13Lorsqu’éclate la guerre d’Espagne, en juillet 1936, Vittorini interrompt ce roman pour se lancer dans l’écriture de Conversation en Sicile11 qui répond plus directement aux exigences de ce moment historique douloureux. Dans sa « Note » à Erica, en 1956, l’écrivain jugera ce petit texte fort prometteur — même si son écriture s’avère quelque peu dépassée en ce qui concerne le choix d’un point de vue de narration12 et significatif car celui-ci rend compte de la « joie fondamentale qui est, malgré tout, celle de la vie, atteinte justement (pour montrer ce « malgré tout ») à partir d’une situation de malheur absolu » (p. 281). Et là réside, certes, le grand changement dans la conception du monde propre à Vittorini : « son itinéraire idéal s’est complètement retourné », affirme justement C. De Michelis, « le bien n’est plus seulement une valeur perdue du passé, mais un projet dont l’intellectuel devient le prophète »13. Erica reste cependant un roman de transition parce qu’il présente le gros inconvénient d’avoir été interrompu et qu’il n’offre, aux différents problèmes, qu’une solution individuelle.

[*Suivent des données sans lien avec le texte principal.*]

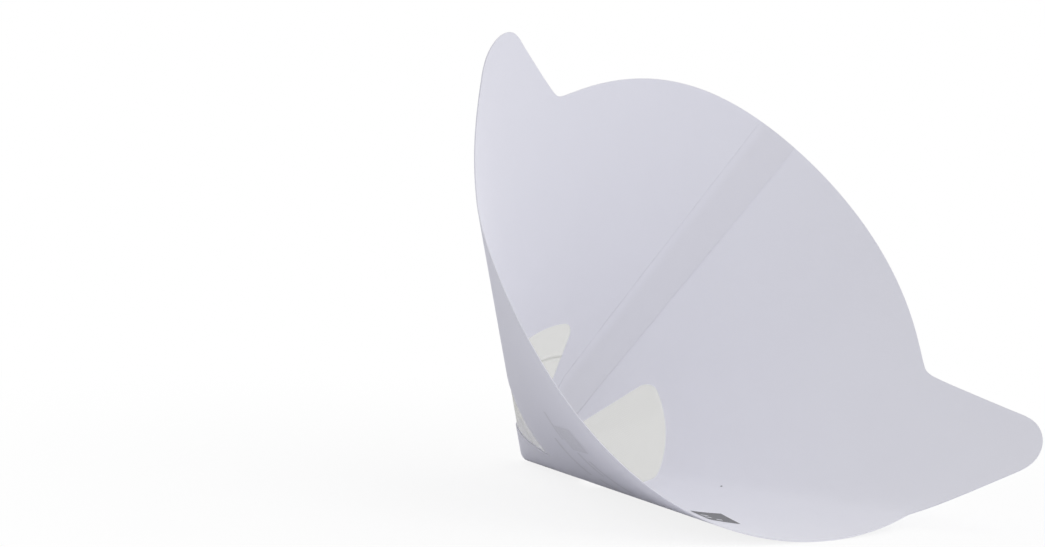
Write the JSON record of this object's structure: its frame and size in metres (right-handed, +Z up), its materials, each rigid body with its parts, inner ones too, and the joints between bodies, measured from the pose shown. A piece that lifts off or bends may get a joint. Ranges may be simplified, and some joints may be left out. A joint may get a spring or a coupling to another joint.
{
  "type": "paper resin filter",
  "caption": "Open paper cone with two carrying ears and two fine screened windows at its tip, for straining liquid resin.",
  "frame": {"origin": "centre of the underside of the bounding box, on the surface the cone lies on", "axes": "+Z up, +X along the longest extent, from the raised left ear to the right ear, +Y away from the open mouth"},
  "size_m": [0.1674, 0.1264, 0.1298],
  "materials": {
    "paper": "matt uncoated white paper",
    "mesh": "fine cream monofilament gauze"
  },
  "bodies": {
    "root": {"paper_cone": "paper", "mesh_screen": "mesh"}
  },
  "joints": []
}
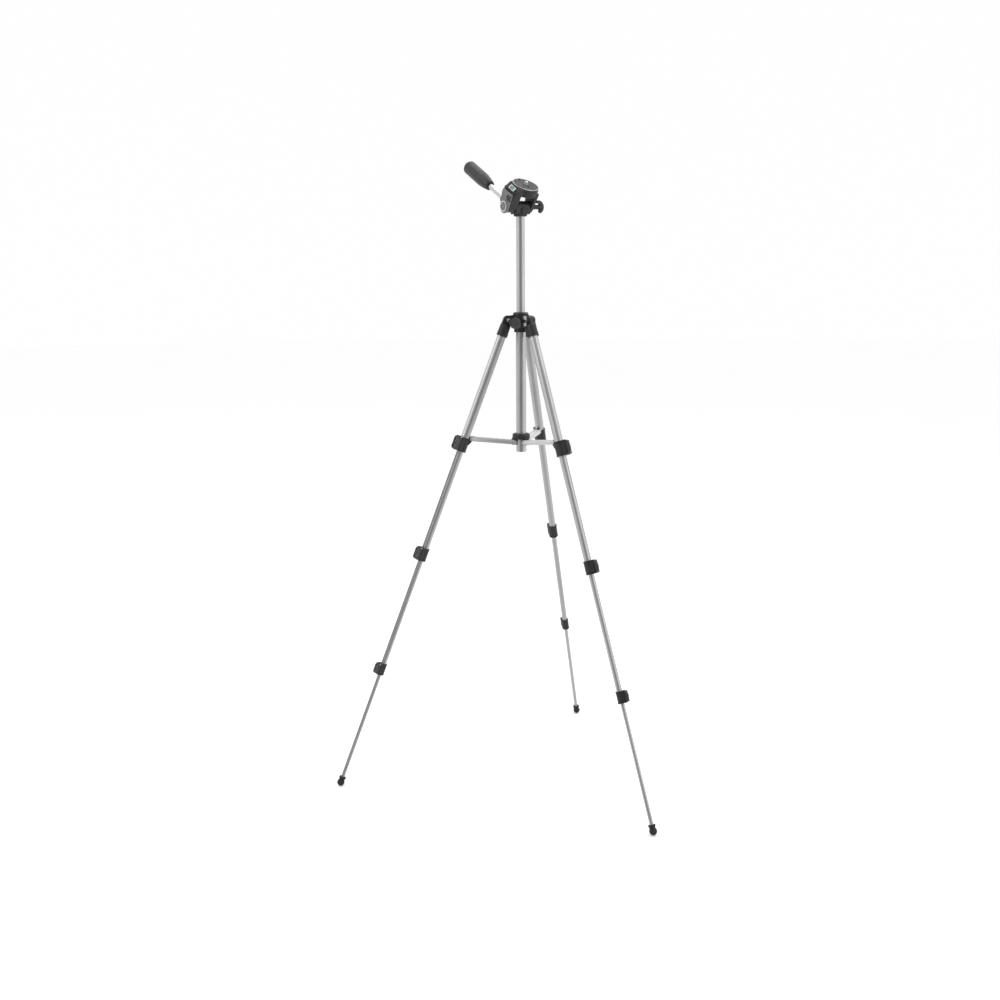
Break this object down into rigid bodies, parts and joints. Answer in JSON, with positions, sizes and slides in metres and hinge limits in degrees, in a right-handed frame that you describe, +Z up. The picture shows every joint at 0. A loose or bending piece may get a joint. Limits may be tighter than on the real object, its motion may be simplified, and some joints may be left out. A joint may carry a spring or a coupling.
{
  "type": "compact tripod with pan and tilt head",
  "caption": "Free-standing telescoping tripod with clamp legs, a channel-brace spreader, a sliding centre column and a pan and tilt head with a handle and a camera screw.",
  "frame": {"origin": "on the floor, at the middle of the box around the whole tripod", "axes": "+Z up along the centre column, legs at 190, 310 and 70 degrees from +X"},
  "size_m": [0.596, 0.624, 1.1823],
  "materials": {
    "black_plastic": "fine moulded grain",
    "grey_plastic": "satin moulded",
    "satin_aluminium": "satin anodised",
    "steel": "bright",
    "rubber": "matt",
    "vial_green": "clear tinted"
  },
  "bodies": {
    "frame": {"crown": "black_plastic", "guide_tube": "satin_aluminium", "guide_end_plug": "rubber", "left_hinge_pin": "steel", "right_hinge_pin": "steel", "back_hinge_pin": "steel"},
    "column": {"centre_column": "satin_aluminium"},
    "column_lock": {"column_lock_knob": "black_plastic"},
    "spreader": {"spreader_hub": "black_plastic", "left_brace_rivet": "steel", "right_brace_rivet": "steel", "back_brace_rivet": "steel"},
    "left_leg": {"left_shoulder": "black_plastic", "left_tube_1": "satin_aluminium", "left_clamp_1": "black_plastic"},
    "left_section_2": {"left_tube_2": "satin_aluminium", "left_clamp_2": "black_plastic"},
    "left_section_3": {"left_tube_3": "satin_aluminium", "left_clamp_3": "black_plastic"},
    "left_section_4": {"left_tube_4": "satin_aluminium", "left_foot": "rubber"},
    "left_lever_1": {"left_lever_1": "grey_plastic"},
    "left_lever_2": {"left_lever_2": "grey_plastic"},
    "left_lever_3": {"left_lever_3": "grey_plastic"},
    "left_brace": {"left_brace": "satin_aluminium"},
    "right_leg": {"right_shoulder": "black_plastic", "right_tube_1": "satin_aluminium", "right_clamp_1": "black_plastic"},
    "right_section_2": {"right_tube_2": "satin_aluminium", "right_clamp_2": "black_plastic"},
    "right_section_3": {"right_tube_3": "satin_aluminium", "right_clamp_3": "black_plastic"},
    "right_section_4": {"right_tube_4": "satin_aluminium", "right_foot": "rubber"},
    "right_lever_1": {"right_lever_1": "grey_plastic"},
    "right_lever_2": {"right_lever_2": "grey_plastic"},
    "right_lever_3": {"right_lever_3": "grey_plastic"},
    "right_brace": {"right_brace": "satin_aluminium"},
    "back_leg": {"back_shoulder": "black_plastic", "back_tube_1": "satin_aluminium", "back_clamp_1": "black_plastic"},
    "back_section_2": {"back_tube_2": "satin_aluminium", "back_clamp_2": "black_plastic"},
    "back_section_3": {"back_tube_3": "satin_aluminium", "back_clamp_3": "black_plastic"},
    "back_section_4": {"back_tube_4": "satin_aluminium", "back_foot": "rubber"},
    "back_lever_1": {"back_lever_1": "grey_plastic"},
    "back_lever_2": {"back_lever_2": "grey_plastic"},
    "back_lever_3": {"back_lever_3": "grey_plastic"},
    "back_brace": {"back_brace": "satin_aluminium"},
    "pan_head": {"pan_base": "black_plastic"},
    "tilt_lock": {"wing_knob": "black_plastic"},
    "tilt_head": {"tilt_body": "black_plastic", "side_plate": "grey_plastic", "bubble_vial": "vial_green", "locating_pin": "black_plastic"},
    "handle": {"handle_rod": "steel", "handle_grip": "rubber"},
    "camera_screw": {"camera_screw": "steel"}
  },
  "joints": [
    {"name": "left_leg_fold", "type": "hinge", "parent": "frame", "child": "left_leg", "pos_m": [0.0367, -0.03534, 0.89023], "axis": [0.1736, -0.9848, 0], "range_deg": [0, 19.14]},
    {"name": "left_slide_2", "type": "slide", "parent": "left_leg", "child": "left_section_2", "axis": [0.3471, 0.0612, 0.9358], "range_m": [0, 0.19]},
    {"name": "left_lever_1_open", "type": "hinge", "parent": "left_leg", "child": "left_lever_1", "pos_m": [-0.05387, -0.06663, 0.66375], "axis": [0.3471, 0.0612, 0.9358], "range_deg": [0, 100]},
    {"name": "left_slide_3", "type": "slide", "parent": "left_section_2", "child": "left_section_3", "axis": [0.3471, 0.0612, 0.9358], "range_m": [0, 0.204]},
    {"name": "left_lever_2_open", "type": "hinge", "parent": "left_section_2", "child": "left_lever_2", "pos_m": [-0.13057, -0.07816, 0.45594], "axis": [0.3471, 0.0612, 0.9358], "range_deg": [0, 100]},
    {"name": "left_slide_4", "type": "slide", "parent": "left_section_3", "child": "left_section_4", "axis": [0.3471, 0.0612, 0.9358], "range_m": [0, 0.21]},
    {"name": "left_lever_3_open", "type": "hinge", "parent": "left_section_3", "child": "left_lever_3", "pos_m": [-0.21213, -0.09012, 0.23394], "axis": [0.3471, 0.0612, 0.9358], "range_deg": [0, 100]},
    {"name": "left_brace_fold", "type": "hinge", "parent": "spreader", "child": "left_brace", "pos_m": [0.04783, -0.03338, 0.66231], "axis": [0.1736, -0.9848, 0], "range_deg": [0, 92.79]},
    {"name": "right_leg_fold", "type": "hinge", "parent": "frame", "child": "right_leg", "pos_m": [0.07706, -0.05003, 0.89023], "axis": [0.766, 0.6428, 0], "range_deg": [0, 19.19]},
    {"name": "right_slide_2", "type": "slide", "parent": "right_leg", "child": "right_section_2", "axis": [-0.2266, 0.27, 0.9358], "range_m": [0, 0.19]},
    {"name": "right_lever_1_open", "type": "hinge", "parent": "right_leg", "child": "right_lever_1", "pos_m": [0.14945, -0.11282, 0.66375], "axis": [-0.2266, 0.27, 0.9358], "range_deg": [0, 100]},
    {"name": "right_slide_3", "type": "slide", "parent": "right_section_2", "child": "right_section_3", "axis": [-0.2266, 0.27, 0.9358], "range_m": [0, 0.204]},
    {"name": "right_lever_2_open", "type": "hinge", "parent": "right_section_2", "child": "right_lever_2", "pos_m": [0.19778, -0.17348, 0.45594], "axis": [-0.2266, 0.27, 0.9358], "range_deg": [0, 100]},
    {"name": "right_slide_4", "type": "slide", "parent": "right_section_3", "child": "right_section_4", "axis": [-0.2266, 0.27, 0.9358], "range_m": [0, 0.21]},
    {"name": "right_lever_3_open", "type": "hinge", "parent": "right_section_3", "child": "right_lever_3", "pos_m": [0.24892, -0.23813, 0.23394], "axis": [-0.2266, 0.27, 0.9358], "range_deg": [0, 100]},
    {"name": "right_brace_fold", "type": "hinge", "parent": "spreader", "child": "right_brace", "pos_m": [0.0698, -0.04137, 0.66231], "axis": [0.766, 0.6428, 0], "range_deg": [0, 92.79]},
    {"name": "back_leg_fold", "type": "hinge", "parent": "frame", "child": "back_leg", "pos_m": [0.0696, -0.00773, 0.89023], "axis": [-0.9397, 0.342, 0], "range_deg": [0, 19.19]},
    {"name": "back_slide_2", "type": "slide", "parent": "back_leg", "child": "back_section_2", "axis": [-0.1206, -0.3312, 0.9358], "range_m": [0, 0.19]},
    {"name": "back_lever_1_open", "type": "hinge", "parent": "back_leg", "child": "back_lever_1", "pos_m": [0.08779, 0.08636, 0.66375], "axis": [-0.1206, -0.3312, 0.9358], "range_deg": [0, 100]},
    {"name": "back_slide_3", "type": "slide", "parent": "back_section_2", "child": "back_section_3", "axis": [-0.1206, -0.3312, 0.9358], "range_m": [0, 0.204]},
    {"name": "back_lever_2_open", "type": "hinge", "parent": "back_section_2", "child": "back_lever_2", "pos_m": [0.11615, 0.15854, 0.45594], "axis": [-0.1206, -0.3312, 0.9358], "range_deg": [0, 100]},
    {"name": "back_slide_4", "type": "slide", "parent": "back_section_3", "child": "back_section_4", "axis": [-0.1206, -0.3312, 0.9358], "range_m": [0, 0.21]},
    {"name": "back_lever_3_open", "type": "hinge", "parent": "back_section_3", "child": "back_lever_3", "pos_m": [0.14658, 0.23516, 0.23394], "axis": [-0.1206, -0.3312, 0.9358], "range_deg": [0, 100]},
    {"name": "back_brace_fold", "type": "hinge", "parent": "spreader", "child": "back_brace", "pos_m": [0.06574, -0.01835, 0.66231], "axis": [-0.9397, 0.342, 0], "range_deg": [0, 92.79]},
    {"name": "spreader_slide", "type": "slide", "parent": "frame", "child": "spreader", "axis": [0, 0, 1], "range_m": [0, 0.07909]},
    {"name": "column_slide", "type": "slide", "parent": "frame", "child": "column", "axis": [0, 0, 1], "range_m": [-0.158, 0.045]},
    {"name": "column_lock_turn", "type": "hinge", "parent": "frame", "child": "column_lock", "pos_m": [0.05377, -0.05124, 0.8845], "axis": [-0.342, -0.9397, 0], "range_deg": [-180, 180]},
    {"name": "pan", "type": "hinge", "parent": "column", "child": "pan_head", "pos_m": [0.06112, -0.03103, 1.084], "axis": [0, 0, 1], "continuous": true},
    {"name": "tilt", "type": "hinge", "parent": "pan_head", "child": "tilt_head", "pos_m": [0.06112, -0.03103, 1.094], "axis": [0.809, 0.5878, 0], "range_deg": [-48.5, 50.5]},
    {"name": "tilt_lock_turn", "type": "hinge", "parent": "pan_head", "child": "tilt_lock", "pos_m": [0.09672, -0.00517, 1.094], "axis": [0.809, 0.5878, 0], "range_deg": [-90, 90]},
    {"name": "handle_twist", "type": "hinge", "parent": "tilt_head", "child": "handle", "pos_m": [0.03275, -0.01921, 1.10854], "axis": [-0.5141, 0.7076, 0.4848], "range_deg": [-120, 120]},
    {"name": "camera_screw_turn", "type": "hinge", "parent": "tilt_head", "child": "camera_screw", "pos_m": [0.07075, -0.04428, 1.1318], "axis": [0.285, -0.3922, 0.8746], "continuous": true}
  ],
  "couplings": [
    {"joint": "left_brace_fold", "follows": "left_leg_fold", "ratio": 4.8376},
    {"joint": "right_leg_fold", "follows": "left_leg_fold", "ratio": 1},
    {"joint": "right_brace_fold", "follows": "left_leg_fold", "ratio": 4.8376},
    {"joint": "back_leg_fold", "follows": "left_leg_fold", "ratio": 1},
    {"joint": "back_brace_fold", "follows": "left_leg_fold", "ratio": 4.8376},
    {"joint": "spreader_slide", "follows": "left_leg_fold", "m_per_rad": 0.23585}
  ]
}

14Ainsi se conclut la première phase de l’itinéraire de Vittorini aussi conscient du rôle social de la littérature qu’« ébloui » par l’idéologie fasciste. Le tribunal de son métadiscours n’a pu s’empêcher, à chaque fois, de repérer l’inadéquation partielle entre les préoccupations éthiques et la pratique littéraire.

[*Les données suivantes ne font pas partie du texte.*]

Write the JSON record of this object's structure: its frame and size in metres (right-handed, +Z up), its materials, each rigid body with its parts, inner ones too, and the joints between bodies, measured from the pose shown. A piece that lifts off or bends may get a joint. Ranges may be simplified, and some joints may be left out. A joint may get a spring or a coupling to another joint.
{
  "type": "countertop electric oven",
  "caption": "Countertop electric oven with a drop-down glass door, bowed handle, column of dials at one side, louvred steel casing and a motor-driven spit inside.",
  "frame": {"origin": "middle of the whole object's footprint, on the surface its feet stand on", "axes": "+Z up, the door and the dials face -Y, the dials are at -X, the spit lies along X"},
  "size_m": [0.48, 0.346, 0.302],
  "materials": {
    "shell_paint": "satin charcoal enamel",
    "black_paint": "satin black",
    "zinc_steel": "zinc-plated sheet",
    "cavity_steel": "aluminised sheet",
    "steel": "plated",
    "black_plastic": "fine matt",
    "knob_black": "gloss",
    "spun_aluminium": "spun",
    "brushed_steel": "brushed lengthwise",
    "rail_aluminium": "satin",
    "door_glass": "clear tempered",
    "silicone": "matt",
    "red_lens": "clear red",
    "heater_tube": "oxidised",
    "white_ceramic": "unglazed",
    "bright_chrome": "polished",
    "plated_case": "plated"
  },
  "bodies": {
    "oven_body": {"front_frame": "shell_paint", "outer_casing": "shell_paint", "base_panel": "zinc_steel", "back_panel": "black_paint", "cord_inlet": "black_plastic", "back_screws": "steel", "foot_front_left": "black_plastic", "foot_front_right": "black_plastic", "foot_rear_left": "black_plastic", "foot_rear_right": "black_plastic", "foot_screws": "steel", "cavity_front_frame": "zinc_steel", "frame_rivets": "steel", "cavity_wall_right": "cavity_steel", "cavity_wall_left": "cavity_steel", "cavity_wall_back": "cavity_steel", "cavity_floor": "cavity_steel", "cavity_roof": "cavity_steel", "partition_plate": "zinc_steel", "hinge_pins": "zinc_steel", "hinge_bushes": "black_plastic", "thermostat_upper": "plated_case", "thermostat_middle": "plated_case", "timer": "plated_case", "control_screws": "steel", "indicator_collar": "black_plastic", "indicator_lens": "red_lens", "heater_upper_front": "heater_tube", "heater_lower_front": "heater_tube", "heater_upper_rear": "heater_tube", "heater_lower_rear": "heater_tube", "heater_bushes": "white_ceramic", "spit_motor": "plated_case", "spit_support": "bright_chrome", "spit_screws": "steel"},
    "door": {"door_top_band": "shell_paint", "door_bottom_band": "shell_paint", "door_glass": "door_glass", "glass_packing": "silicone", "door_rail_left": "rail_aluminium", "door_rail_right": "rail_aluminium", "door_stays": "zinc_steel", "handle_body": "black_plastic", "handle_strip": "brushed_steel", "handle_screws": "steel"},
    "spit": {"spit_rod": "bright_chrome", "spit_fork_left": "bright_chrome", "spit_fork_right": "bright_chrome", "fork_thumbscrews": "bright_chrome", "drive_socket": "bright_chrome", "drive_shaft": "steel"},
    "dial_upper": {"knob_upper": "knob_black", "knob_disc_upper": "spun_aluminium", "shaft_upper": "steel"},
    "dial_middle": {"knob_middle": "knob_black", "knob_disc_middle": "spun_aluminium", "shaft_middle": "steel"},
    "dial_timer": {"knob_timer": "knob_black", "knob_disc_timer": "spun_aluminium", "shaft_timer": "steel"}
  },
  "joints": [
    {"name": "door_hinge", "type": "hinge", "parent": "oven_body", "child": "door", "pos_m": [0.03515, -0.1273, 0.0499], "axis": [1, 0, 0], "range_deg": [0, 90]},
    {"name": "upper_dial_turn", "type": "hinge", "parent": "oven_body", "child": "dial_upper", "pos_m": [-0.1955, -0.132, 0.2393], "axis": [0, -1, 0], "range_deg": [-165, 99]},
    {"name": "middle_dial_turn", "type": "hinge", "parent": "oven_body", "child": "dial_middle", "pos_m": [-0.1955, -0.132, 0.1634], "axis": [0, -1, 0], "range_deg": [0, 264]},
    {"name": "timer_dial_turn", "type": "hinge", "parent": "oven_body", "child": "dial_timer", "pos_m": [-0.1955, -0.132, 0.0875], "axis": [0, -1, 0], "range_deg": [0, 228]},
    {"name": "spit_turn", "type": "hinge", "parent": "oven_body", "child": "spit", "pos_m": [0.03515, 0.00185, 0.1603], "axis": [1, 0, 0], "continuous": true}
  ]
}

II. Un communiste — trop lié au passé — qui revendique l’autonomie de la culture
a. Moment de grâce de la littérature engagée
15La guerre civile espagnole est pour Vittorini un grand moment de prise de conscience qui l’amène à changer de camp, mais, curieusement, dans ce passage du fascime à l’antifascisme, si les instruments d’action se modifient, les objectifs, eux, restent immuables.
16Conversation en Sicile s’ouvre sur un lourd constat de débâcle : « J’étais cet hiver-là, en proie à d’abstraites fureurs. Lesquelles ? Je ne le dirai pas, car ce n’est pas de cela que je veux parler. Mais il faut dire qu’elles étaient abstraites, ni héroïques ni vives ; on aurait dit des fureurs causées par la perte du genre humain »14. Au fil du récit, des moyens pour dépasser cette terrible « quiétude dans la non espérance » vont être trouvés : il faut découvrir « d’autres, de nouveaux devoirs » à travers le voyage dans les lieu de l’enfance et la certitude profonde qu’« il y a des hommes qui ne sont pas des hommes » et que « tout le genre humain n’est pas genre humain, parce que l’un persécute et l’autre est persécuté et n’est pas genre humain tout le genre humain mais seulement celui qui est persécuté »15. L’écriture fortement esthétisante (simbolico-profetica, comme dit la critique italienne) réussit, cette fois, à créer un mythe, celui de la libération de l’homme : l’histoire personnelle de Silvestro s’ouvre avec bonheur sur l’histoire universelle (la fin du roman reste d’ailleurs ouverte : Vittorini se garde de suggérer vers quelles entreprises le héros, une fois sa crise dépassée, pourrait bien se diriger), et le rôle du romancier confine à celui de prophète puisqu’il est, par son art, censé s’emparer des « offences du monde et du genre humain sorties du passé », pour les contraindre à « confesser leurs fautes, à souffrir pour l’homme, à pleurer pour l’homme, à parler pour l’homme, à devenir des symboles pour la libération humaine ». Tous ces éléments ont concouru au fait que ce livre étrange — qui n’est ni un pamphlet, ni une satire — devienne, néanmoins, le symbole de la résistance ; il sera, bien sûr, interdit par la censure fasciste.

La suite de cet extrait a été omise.